Exercise description.
Copy the data word for word, keeping every line.
** BEGIN Given information **
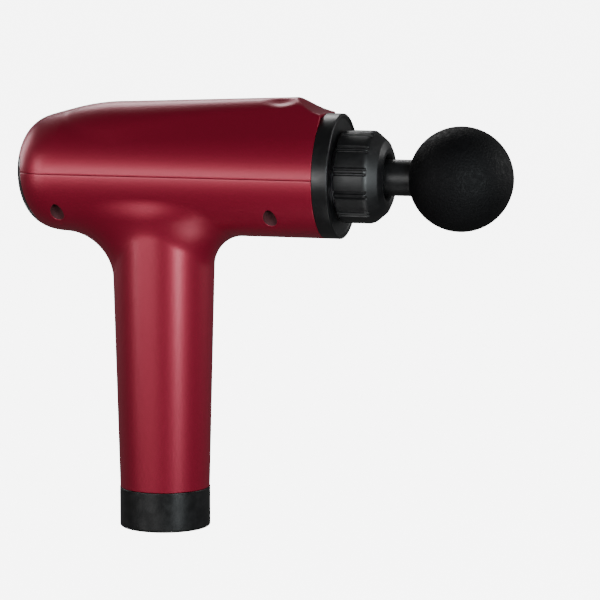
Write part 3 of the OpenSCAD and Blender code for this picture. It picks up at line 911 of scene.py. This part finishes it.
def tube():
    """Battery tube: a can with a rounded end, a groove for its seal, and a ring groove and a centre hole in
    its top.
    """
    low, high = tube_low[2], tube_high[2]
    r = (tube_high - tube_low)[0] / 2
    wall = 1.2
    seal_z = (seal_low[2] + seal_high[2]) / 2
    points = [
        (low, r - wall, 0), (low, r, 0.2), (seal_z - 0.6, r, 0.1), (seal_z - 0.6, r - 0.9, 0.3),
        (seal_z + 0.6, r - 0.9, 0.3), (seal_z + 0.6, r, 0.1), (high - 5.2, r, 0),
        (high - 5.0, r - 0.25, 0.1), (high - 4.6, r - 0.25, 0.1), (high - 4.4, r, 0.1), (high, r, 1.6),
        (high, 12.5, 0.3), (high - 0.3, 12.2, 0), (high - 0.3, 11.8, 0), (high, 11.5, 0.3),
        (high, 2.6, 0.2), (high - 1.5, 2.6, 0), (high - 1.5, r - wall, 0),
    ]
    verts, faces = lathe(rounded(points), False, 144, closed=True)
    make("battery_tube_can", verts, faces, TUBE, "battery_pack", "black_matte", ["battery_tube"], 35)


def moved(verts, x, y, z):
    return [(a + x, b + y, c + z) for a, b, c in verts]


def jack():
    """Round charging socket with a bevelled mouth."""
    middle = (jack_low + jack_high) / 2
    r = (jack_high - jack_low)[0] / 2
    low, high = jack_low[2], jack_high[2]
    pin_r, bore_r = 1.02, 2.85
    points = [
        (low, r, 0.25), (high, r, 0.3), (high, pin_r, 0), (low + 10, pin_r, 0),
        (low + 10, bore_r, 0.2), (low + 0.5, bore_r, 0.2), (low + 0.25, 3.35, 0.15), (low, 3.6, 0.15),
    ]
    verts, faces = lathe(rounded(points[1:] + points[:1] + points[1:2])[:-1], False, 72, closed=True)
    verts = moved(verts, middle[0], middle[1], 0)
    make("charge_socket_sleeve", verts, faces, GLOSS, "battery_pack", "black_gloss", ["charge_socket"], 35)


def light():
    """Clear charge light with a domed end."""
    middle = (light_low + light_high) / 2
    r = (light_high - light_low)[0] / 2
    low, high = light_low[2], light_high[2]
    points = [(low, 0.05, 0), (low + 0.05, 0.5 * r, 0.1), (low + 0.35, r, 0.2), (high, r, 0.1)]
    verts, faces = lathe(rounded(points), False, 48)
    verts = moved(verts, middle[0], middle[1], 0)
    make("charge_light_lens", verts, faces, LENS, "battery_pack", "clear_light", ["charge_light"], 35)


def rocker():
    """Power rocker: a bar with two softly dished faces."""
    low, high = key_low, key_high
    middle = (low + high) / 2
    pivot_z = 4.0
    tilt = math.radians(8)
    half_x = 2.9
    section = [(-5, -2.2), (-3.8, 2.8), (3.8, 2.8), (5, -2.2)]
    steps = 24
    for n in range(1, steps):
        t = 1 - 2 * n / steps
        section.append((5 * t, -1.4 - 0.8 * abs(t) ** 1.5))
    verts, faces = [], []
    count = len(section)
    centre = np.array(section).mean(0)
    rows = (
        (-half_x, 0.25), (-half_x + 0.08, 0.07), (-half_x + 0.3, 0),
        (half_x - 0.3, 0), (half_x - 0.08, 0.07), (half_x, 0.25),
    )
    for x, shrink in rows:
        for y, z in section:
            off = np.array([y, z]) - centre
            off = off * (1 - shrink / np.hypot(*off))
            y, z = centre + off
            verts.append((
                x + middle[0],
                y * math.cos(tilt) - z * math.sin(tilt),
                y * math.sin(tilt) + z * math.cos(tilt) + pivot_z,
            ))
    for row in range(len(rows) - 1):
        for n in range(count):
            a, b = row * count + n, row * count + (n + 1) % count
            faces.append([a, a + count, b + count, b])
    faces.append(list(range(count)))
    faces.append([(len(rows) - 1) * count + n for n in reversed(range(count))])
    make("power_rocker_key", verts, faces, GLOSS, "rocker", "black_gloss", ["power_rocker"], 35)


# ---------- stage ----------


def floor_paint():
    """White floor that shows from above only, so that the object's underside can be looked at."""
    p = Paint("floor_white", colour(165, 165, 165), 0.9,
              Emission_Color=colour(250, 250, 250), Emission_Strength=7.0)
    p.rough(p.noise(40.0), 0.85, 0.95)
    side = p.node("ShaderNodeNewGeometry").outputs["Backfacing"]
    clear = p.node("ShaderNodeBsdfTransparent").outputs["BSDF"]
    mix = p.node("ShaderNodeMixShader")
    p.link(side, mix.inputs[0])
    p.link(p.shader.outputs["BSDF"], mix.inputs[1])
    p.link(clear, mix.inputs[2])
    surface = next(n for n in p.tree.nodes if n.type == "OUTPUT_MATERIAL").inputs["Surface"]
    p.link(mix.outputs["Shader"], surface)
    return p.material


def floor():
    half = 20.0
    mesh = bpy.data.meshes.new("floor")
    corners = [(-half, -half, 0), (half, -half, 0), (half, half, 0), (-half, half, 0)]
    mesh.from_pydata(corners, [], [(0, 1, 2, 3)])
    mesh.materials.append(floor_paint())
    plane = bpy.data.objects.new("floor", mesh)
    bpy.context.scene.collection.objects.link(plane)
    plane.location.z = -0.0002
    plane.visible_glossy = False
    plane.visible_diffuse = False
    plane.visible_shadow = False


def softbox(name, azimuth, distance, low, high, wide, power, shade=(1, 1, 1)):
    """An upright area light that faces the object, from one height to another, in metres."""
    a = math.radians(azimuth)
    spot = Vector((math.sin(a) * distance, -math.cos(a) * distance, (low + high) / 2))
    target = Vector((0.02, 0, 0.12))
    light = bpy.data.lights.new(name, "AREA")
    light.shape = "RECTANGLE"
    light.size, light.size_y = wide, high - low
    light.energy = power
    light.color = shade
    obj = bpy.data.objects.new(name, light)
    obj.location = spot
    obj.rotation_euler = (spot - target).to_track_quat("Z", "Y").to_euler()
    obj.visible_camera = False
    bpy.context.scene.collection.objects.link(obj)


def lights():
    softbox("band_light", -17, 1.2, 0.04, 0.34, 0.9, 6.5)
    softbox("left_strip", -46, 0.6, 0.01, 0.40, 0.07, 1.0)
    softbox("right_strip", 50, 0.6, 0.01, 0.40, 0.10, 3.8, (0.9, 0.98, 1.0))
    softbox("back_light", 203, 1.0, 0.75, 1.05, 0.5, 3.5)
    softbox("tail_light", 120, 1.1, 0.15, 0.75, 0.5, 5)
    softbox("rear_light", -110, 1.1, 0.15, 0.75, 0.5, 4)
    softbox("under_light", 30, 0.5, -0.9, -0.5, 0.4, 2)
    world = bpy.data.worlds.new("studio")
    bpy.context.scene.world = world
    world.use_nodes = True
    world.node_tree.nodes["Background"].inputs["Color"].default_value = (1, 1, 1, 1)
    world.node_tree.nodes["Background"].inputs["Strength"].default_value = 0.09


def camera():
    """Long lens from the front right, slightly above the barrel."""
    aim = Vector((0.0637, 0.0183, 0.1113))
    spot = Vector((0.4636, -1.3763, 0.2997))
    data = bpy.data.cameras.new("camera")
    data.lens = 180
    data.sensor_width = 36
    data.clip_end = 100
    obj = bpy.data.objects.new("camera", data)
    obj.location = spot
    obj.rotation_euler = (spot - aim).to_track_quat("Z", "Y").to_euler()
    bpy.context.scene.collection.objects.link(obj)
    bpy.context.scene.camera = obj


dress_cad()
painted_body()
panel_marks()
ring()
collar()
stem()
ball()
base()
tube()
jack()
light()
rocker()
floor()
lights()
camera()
** END Given information **
Solved exercise.
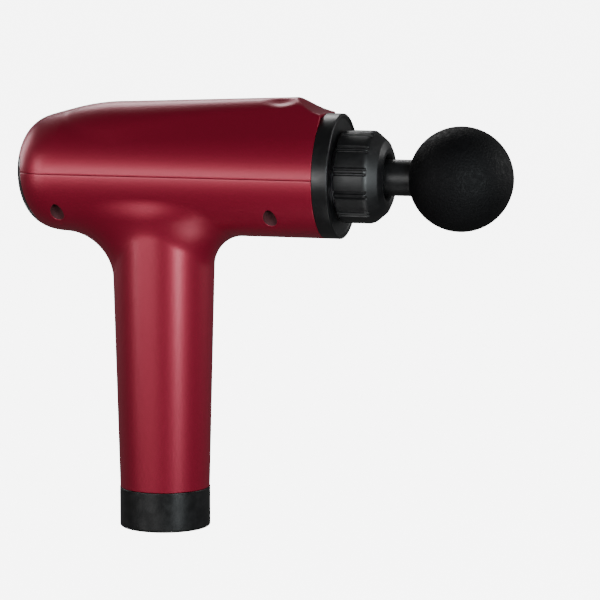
Write part 3 of the OpenSCAD and Blender code for this picture. It picks up at line 911 of scene.py. This part finishes it.
def tube():
    """Battery tube: a can with a rounded end, a groove for its seal, and a ring groove and a centre hole in
    its top.
    """
    low, high = tube_low[2], tube_high[2]
    r = (tube_high - tube_low)[0] / 2
    wall = 1.2
    seal_z = (seal_low[2] + seal_high[2]) / 2
    points = [
        (low, r - wall, 0), (low, r, 0.2), (seal_z - 0.6, r, 0.1), (seal_z - 0.6, r - 0.9, 0.3),
        (seal_z + 0.6, r - 0.9, 0.3), (seal_z + 0.6, r, 0.1), (high - 5.2, r, 0),
        (high - 5.0, r - 0.25, 0.1), (high - 4.6, r - 0.25, 0.1), (high - 4.4, r, 0.1), (high, r, 1.6),
        (high, 12.5, 0.3), (high - 0.3, 12.2, 0), (high - 0.3, 11.8, 0), (high, 11.5, 0.3),
        (high, 2.6, 0.2), (high - 1.5, 2.6, 0), (high - 1.5, r - wall, 0),
    ]
    verts, faces = lathe(rounded(points), False, 144, closed=True)
    make("battery_tube_can", verts, faces, TUBE, "battery_pack", "black_matte", ["battery_tube"], 35)


def moved(verts, x, y, z):
    return [(a + x, b + y, c + z) for a, b, c in verts]


def jack():
    """Round charging socket with a bevelled mouth."""
    middle = (jack_low + jack_high) / 2
    r = (jack_high - jack_low)[0] / 2
    low, high = jack_low[2], jack_high[2]
    pin_r, bore_r = 1.02, 2.85
    points = [
        (low, r, 0.25), (high, r, 0.3), (high, pin_r, 0), (low + 10, pin_r, 0),
        (low + 10, bore_r, 0.2), (low + 0.5, bore_r, 0.2), (low + 0.25, 3.35, 0.15), (low, 3.6, 0.15),
    ]
    verts, faces = lathe(rounded(points[1:] + points[:1] + points[1:2])[:-1], False, 72, closed=True)
    verts = moved(verts, middle[0], middle[1], 0)
    make("charge_socket_sleeve", verts, faces, GLOSS, "battery_pack", "black_gloss", ["charge_socket"], 35)


def light():
    """Clear charge light with a domed end."""
    middle = (light_low + light_high) / 2
    r = (light_high - light_low)[0] / 2
    low, high = light_low[2], light_high[2]
    points = [(low, 0.05, 0), (low + 0.05, 0.5 * r, 0.1), (low + 0.35, r, 0.2), (high, r, 0.1)]
    verts, faces = lathe(rounded(points), False, 48)
    verts = moved(verts, middle[0], middle[1], 0)
    make("charge_light_lens", verts, faces, LENS, "battery_pack", "clear_light", ["charge_light"], 35)


def rocker():
    """Power rocker: a bar with two softly dished faces."""
    low, high = key_low, key_high
    middle = (low + high) / 2
    pivot_z = 4.0
    tilt = math.radians(8)
    half_x = 2.9
    section = [(-5, -2.2), (-3.8, 2.8), (3.8, 2.8), (5, -2.2)]
    steps = 24
    for n in range(1, steps):
        t = 1 - 2 * n / steps
        section.append((5 * t, -1.4 - 0.8 * abs(t) ** 1.5))
    verts, faces = [], []
    count = len(section)
    centre = np.array(section).mean(0)
    rows = (
        (-half_x, 0.25), (-half_x + 0.08, 0.07), (-half_x + 0.3, 0),
        (half_x - 0.3, 0), (half_x - 0.08, 0.07), (half_x, 0.25),
    )
    for x, shrink in rows:
        for y, z in section:
            off = np.array([y, z]) - centre
            off = off * (1 - shrink / np.hypot(*off))
            y, z = centre + off
            verts.append((
                x + middle[0],
                y * math.cos(tilt) - z * math.sin(tilt),
                y * math.sin(tilt) + z * math.cos(tilt) + pivot_z,
            ))
    for row in range(len(rows) - 1):
        for n in range(count):
            a, b = row * count + n, row * count + (n + 1) % count
            faces.append([a, a + count, b + count, b])
    faces.append(list(range(count)))
    faces.append([(len(rows) - 1) * count + n for n in reversed(range(count))])
    make("power_rocker_key", verts, faces, GLOSS, "rocker", "black_gloss", ["power_rocker"], 35)


# ---------- stage ----------


def floor_paint():
    """White floor that shows from above only, so that the object's underside can be looked at."""
    p = Paint("floor_white", colour(165, 165, 165), 0.9,
              Emission_Color=colour(250, 250, 250), Emission_Strength=7.0)
    p.rough(p.noise(40.0), 0.85, 0.95)
    side = p.node("ShaderNodeNewGeometry").outputs["Backfacing"]
    clear = p.node("ShaderNodeBsdfTransparent").outputs["BSDF"]
    mix = p.node("ShaderNodeMixShader")
    p.link(side, mix.inputs[0])
    p.link(p.shader.outputs["BSDF"], mix.inputs[1])
    p.link(clear, mix.inputs[2])
    surface = next(n for n in p.tree.nodes if n.type == "OUTPUT_MATERIAL").inputs["Surface"]
    p.link(mix.outputs["Shader"], surface)
    return p.material


def floor():
    half = 20.0
    mesh = bpy.data.meshes.new("floor")
    corners = [(-half, -half, 0), (half, -half, 0), (half, half, 0), (-half, half, 0)]
    mesh.from_pydata(corners, [], [(0, 1, 2, 3)])
    mesh.materials.append(floor_paint())
    plane = bpy.data.objects.new("floor", mesh)
    bpy.context.scene.collection.objects.link(plane)
    plane.location.z = -0.0002
    plane.visible_glossy = False
    plane.visible_diffuse = False
    plane.visible_shadow = False


def softbox(name, azimuth, distance, low, high, wide, power, shade=(1, 1, 1)):
    """An upright area light that faces the object, from one height to another, in metres."""
    a = math.radians(azimuth)
    spot = Vector((math.sin(a) * distance, -math.cos(a) * distance, (low + high) / 2))
    target = Vector((0.02, 0, 0.12))
    light = bpy.data.lights.new(name, "AREA")
    light.shape = "RECTANGLE"
    light.size, light.size_y = wide, high - low
    light.energy = power
    light.color = shade
    obj = bpy.data.objects.new(name, light)
    obj.location = spot
    obj.rotation_euler = (spot - target).to_track_quat("Z", "Y").to_euler()
    obj.visible_camera = False
    bpy.context.scene.collection.objects.link(obj)


def lights():
    softbox("band_light", -17, 1.2, 0.04, 0.34, 0.9, 6.5)
    softbox("left_strip", -46, 0.6, 0.01, 0.40, 0.07, 1.0)
    softbox("right_strip", 50, 0.6, 0.01, 0.40, 0.10, 3.8, (0.9, 0.98, 1.0))
    softbox("back_light", 203, 1.0, 0.75, 1.05, 0.5, 3.5)
    softbox("tail_light", 120, 1.1, 0.15, 0.75, 0.5, 5)
    softbox("rear_light", -110, 1.1, 0.15, 0.75, 0.5, 4)
    softbox("under_light", 30, 0.5, -0.9, -0.5, 0.4, 2)
    world = bpy.data.worlds.new("studio")
    bpy.context.scene.world = world
    world.use_nodes = True
    world.node_tree.nodes["Background"].inputs["Color"].default_value = (1, 1, 1, 1)
    world.node_tree.nodes["Background"].inputs["Strength"].default_value = 0.09


def camera():
    """Long lens from the front right, slightly above the barrel."""
    aim = Vector((0.0637, 0.0183, 0.1113))
    spot = Vector((0.4636, -1.3763, 0.2997))
    data = bpy.data.cameras.new("camera")
    data.lens = 180
    data.sensor_width = 36
    data.clip_end = 100
    obj = bpy.data.objects.new("camera", data)
    obj.location = spot
    obj.rotation_euler = (spot - aim).to_track_quat("Z", "Y").to_euler()
    bpy.context.scene.collection.objects.link(obj)
    bpy.context.scene.camera = obj


dress_cad()
painted_body()
panel_marks()
ring()
collar()
stem()
ball()
base()
tube()
jack()
light()
rocker()
floor()
lights()
camera()